178. But how exactly would you within the PCC
set out to grapple with this because I would like to know and
I would like to be part of it as somebody who is trying to legislate,
and indeed I have
(Mr Dacre) I think, and I am on very hesitant ground
here, that the Commission would take the position that a suspected
paedophile until he is charged or arrested has exactly the same
rights as anybody else and his privacy presumably would be exactly
the same as Naomi Campbell's privacy and that, from my limited
experience because these cases do not come up that often, has
been the response. Certainly with prisoners and certainly murderers
even the ruling of the PCC is that they must be given the same
rights.
Rosemary McKenna
179. I have to congratulate you on your defence
of the PCC and the Daily Mail.
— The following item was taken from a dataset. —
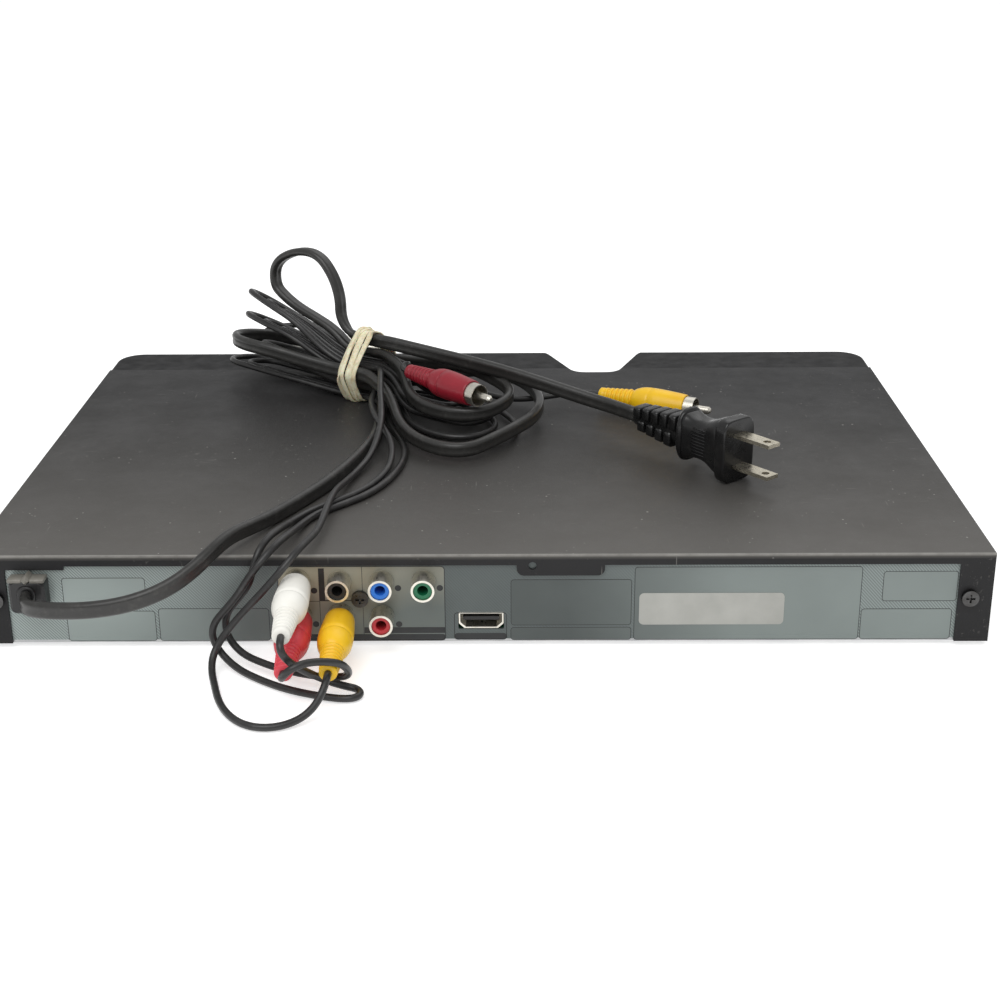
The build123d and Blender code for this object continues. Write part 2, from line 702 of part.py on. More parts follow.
with BuildPart() as jack_insert_green:
    insert(3, 0)
save(jack_insert_green, "jack_insert_green")

# Digital socket: a folded shell with a tongue
HDMI_BACK = PANEL_OUT - 13.0
HDMI_FACE = PANEL_OUT - 0.35


def hdmi_outline(inset):
    """The socket's outline seen from behind, drawn in by inset."""
    half = HDMI_W / 2 + HDMI_T - inset
    low = -HDMI_H / 2 - HDMI_T + inset
    high = HDMI_H / 2 + HDMI_T - inset
    Polyline(
        (-half, high),
        (half, high),
        (half, low + 1.9),
        (half - 2.0, low),
        (-half + 2.0, low),
        (-half, low + 1.9),
        close=True,
    )


HDMI_PLANE = Plane(
    origin=(HDMI_X, HDMI_BACK, BOARD_TOP + HDMI_T + HDMI_H / 2), x_dir=(-1, 0, 0), z_dir=(0, 1, 0)
)
with BuildPart() as hdmi_shell:
    with BuildSketch(HDMI_PLANE):
        with BuildLine():
            hdmi_outline(0.0)
        make_face()
        with BuildLine():
            hdmi_outline(HDMI_T)
        make_face(mode=Mode.SUBTRACT)
    extrude(amount=HDMI_FACE - HDMI_BACK)
    with BuildSketch(HDMI_PLANE):
        with BuildLine():
            hdmi_outline(0.0)
        make_face()
    extrude(amount=HDMI_T)
save(hdmi_shell, "hdmi_shell")

with BuildPart() as hdmi_tongue:
    slab(
        (HDMI_X - HDMI_W / 2 + 1.0, HDMI_X + HDMI_W / 2 - 1.0),
        (HDMI_BACK + HDMI_T, HDMI_FACE - 1.5),
        (BOARD_TOP + HDMI_T + 2.1, BOARD_TOP + HDMI_T + 3.4),
    )
save(hdmi_tongue, "hdmi_tongue")

# Mains gland: a bushing clipped into the rear panel
with BuildPart() as mains_gland:
    gland_x = (GLAND_X - GLAND_W / 2, GLAND_X + GLAND_W / 2)
    gland_z = (GLAND_Z - GLAND_H / 2, GLAND_Z + GLAND_H / 2)
    neck_x = (gland_x[0] + GLAND_NECK, gland_x[1] - GLAND_NECK)
    neck_z = (gland_z[0] + GLAND_NECK, gland_z[1] - GLAND_NECK)
    rounded_rear(gland_x, gland_z, 2.5, (PANEL_OUT, PANEL_OUT + GLAND_OUT))
    outer_rim = mains_gland.faces().sort_by(Axis.Y)[-1].edges()
    chamfer(outer_rim, 1.0)
    rounded_rear(neck_x, neck_z, 1.8, (PANEL_IN, PANEL_OUT))
    rounded_rear(gland_x, gland_z, 2.5, (PANEL_IN - 10, PANEL_IN))
save(mains_gland, "mains_gland")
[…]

It is certainly not a picture
that is painted by the correspondents who have communicated with
me as a member of this Committee and who have many, many complaints
about both, particularly the recourse that they have through the
PCC. One case that was made was, for example, in 1998 your annual
report said that there were 82 unresolved cases that got to the
actual Commission out of 2,862. The suggestion was that many people
had given up because they lost hope because of the tortuous process
that people have to go through. They want a quick resolve of an
issue but because of the tortuous process that people who make
a complaint have to go through and get no satisfaction many of
them give up and many of them do not have the resources. I am
talking about ordinary people, I am not talking about celebrities.
(Mr Dacre) All the complaints to the PCC?